Brillante relecture d’Elektra

Yannick Nézet-Séguin a eu beau dire dans son entrevue au Devoir que la production d’Elektra de l’Opéra de Montréal ne chercherait pas à mettre « en plein visage toutes les couches de subconscient », la nature même du spectacle et son point nodal, qui nous saute en pleine face par l’intermédiaire d’une statue géante, sont radicalement différents de la lecture habituelle.
Opéra marqué par le développement de la psychanalyse au début du XXe siècle, Elektra est, ici, une réflexion sur une fracture oedipienne non résolue plutôt que l’habituelle illustration lyrique de l’hystérie. La résonance de ce brassage des cartes est musicale : sous la baguette de Yannick Nézet-Séguin, Elektra n’est pas une suite de vociférations et d’éclats musicaux entrecoupés d’accalmies, mais un fleuve d’amour entrecoupé d’éruptions.
Il faut entendre, à travers de longues phrases orchestrales soutenues, cette relation fille-père plus grande que nature (à l’image même de la statue) et la manière dont — à travers la musique dans la scène de reconnaissance — cet élan se reporte ensuite sur Oreste, son frère… Ces facettes sont soulignées par la direction du chef québécois, étrangement vêtu d’un simple t-shirt de salle de sport.
Mise en scène superbe
Dans cette mise en scène, Chrysothémis (parfaite et superbe Nicola Beller Carbone) n’est pas une pauvre lâche ridicule : c’est un être qui a réglé ses conflits intérieurs et qui aspire à vivre sa vie de femme en quittant à tout prix une maison dysfonctionnelle. À elle seule, sa simple et élégante robe prouve qu’elle se projette déjà ailleurs.
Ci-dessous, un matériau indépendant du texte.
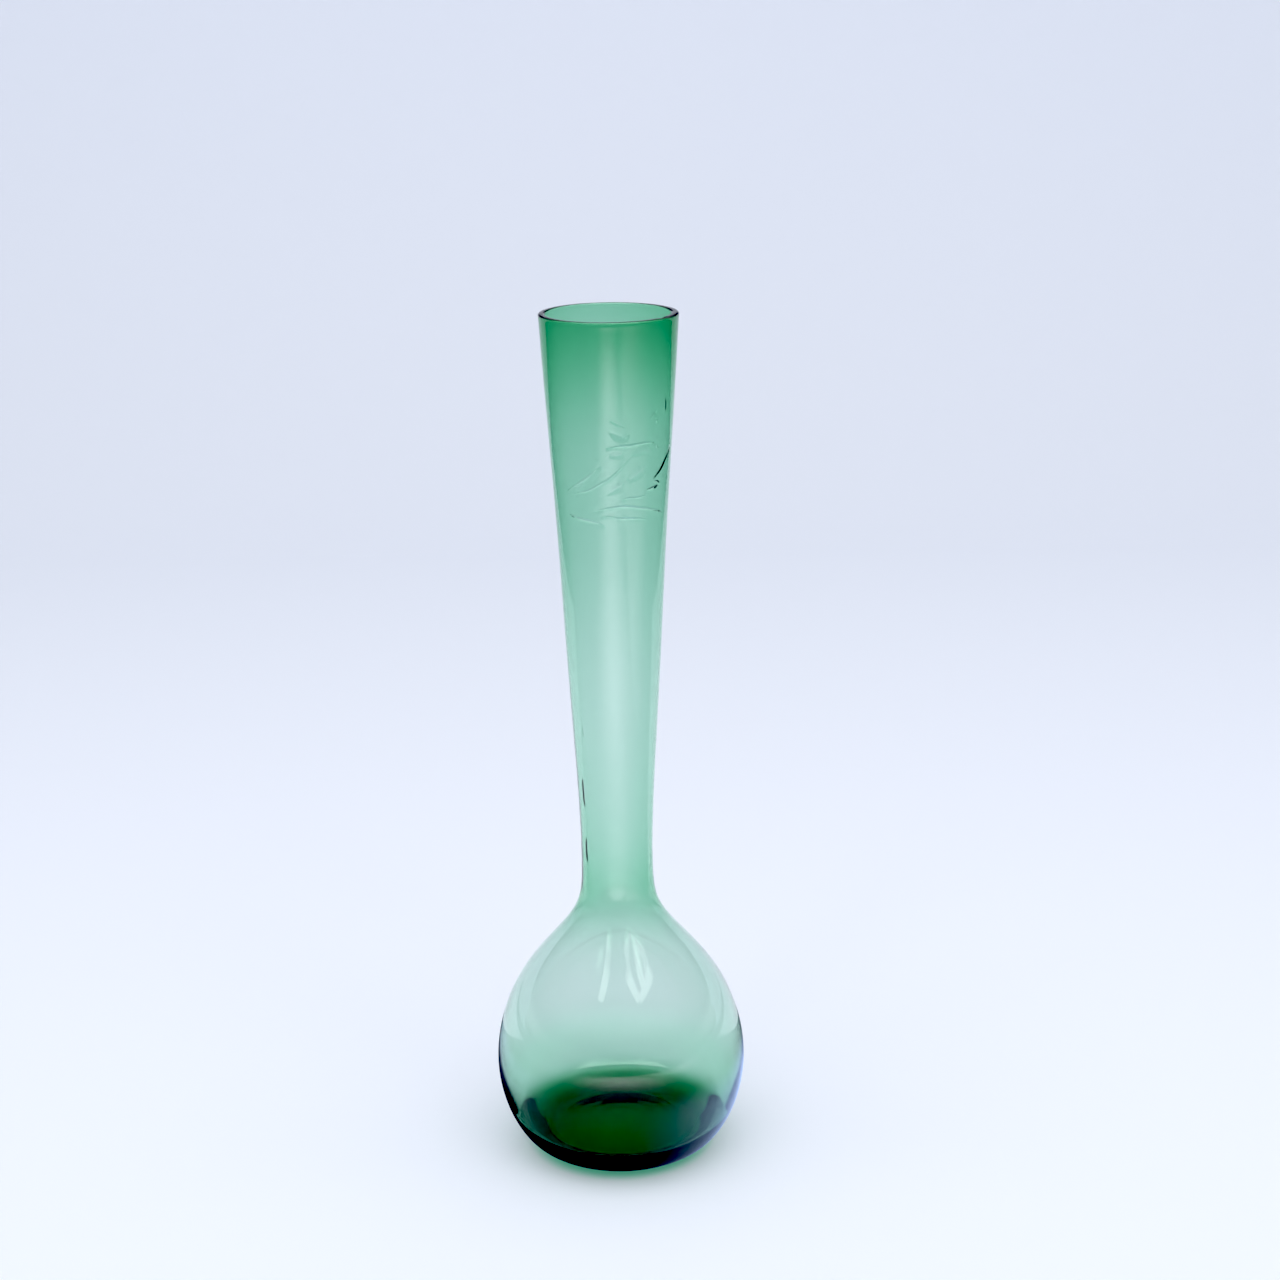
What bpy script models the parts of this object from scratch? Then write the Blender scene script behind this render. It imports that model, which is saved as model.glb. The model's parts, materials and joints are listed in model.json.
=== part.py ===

Là aussi, le second duo Électre-Chrysothémis est presque un duo de séduction plus qu’une suite d’imprécations.
Le personnage de Clytemnestre (excellente Agnes Zwierko) est celui d’une femme forte mais très décatie, anéantie par ses rêves. La confrontation centrale Électre-Clytemnestre est plus insidieuse, moins frontale et nettement moins forte que dans la mise en scène de Patrice Chéreau, mais avec quelques belles idées, comme lorsque Électre se positionne sur une échelle de sculpteur pour défier sa mère.
Magnifique idée
Le centre du dispositif, la statue géante d’Agamemnon de Victor Ochoa, refuge d’Électre, qui se referme après le meurtre de la mère, s’impose comme une magnifique idée. Ce dispositif est remarquablement éclairé. Alain Gauthier résout aussi la problématique de la présence permanente d’Électre, cet aimant vers lequel tous descendent : entre les scènes, elle tourne la statue.
Lise Lindstrom n’a pas un rôle facile, car elle est privée de l’agitation et l’hystérie, bons palliatifs pour remplir une scène. Ce qui se passe en elle est parfois ardu à visualiser. Un mouvement d’épaule et un claquement de pied prennent parfois l’allure de stéréotype de l’affirmation de soi.
Il y aurait évidemment long à écrire sur ce qui marche (la dernière image d’une Électre quasi figée dans la position de la statue) ou marche moins (l’erreur impardonnable de distribuer un jeune chanteur dans le rôle du précepteur d’Oreste), mais assurément, le spectacle mérite d’être vu et médité. Alors que le puissant Alan Held est, lui aussi, idéalement distribué en frère vengeur, Elektra renferme beaucoup de seconds rôles, dans lesquels se sont particulièrement distingués Carolyn Sproule en troisième servante, Aidan Ferguson en surveillante et Isaiah Bell en jeune serviteur.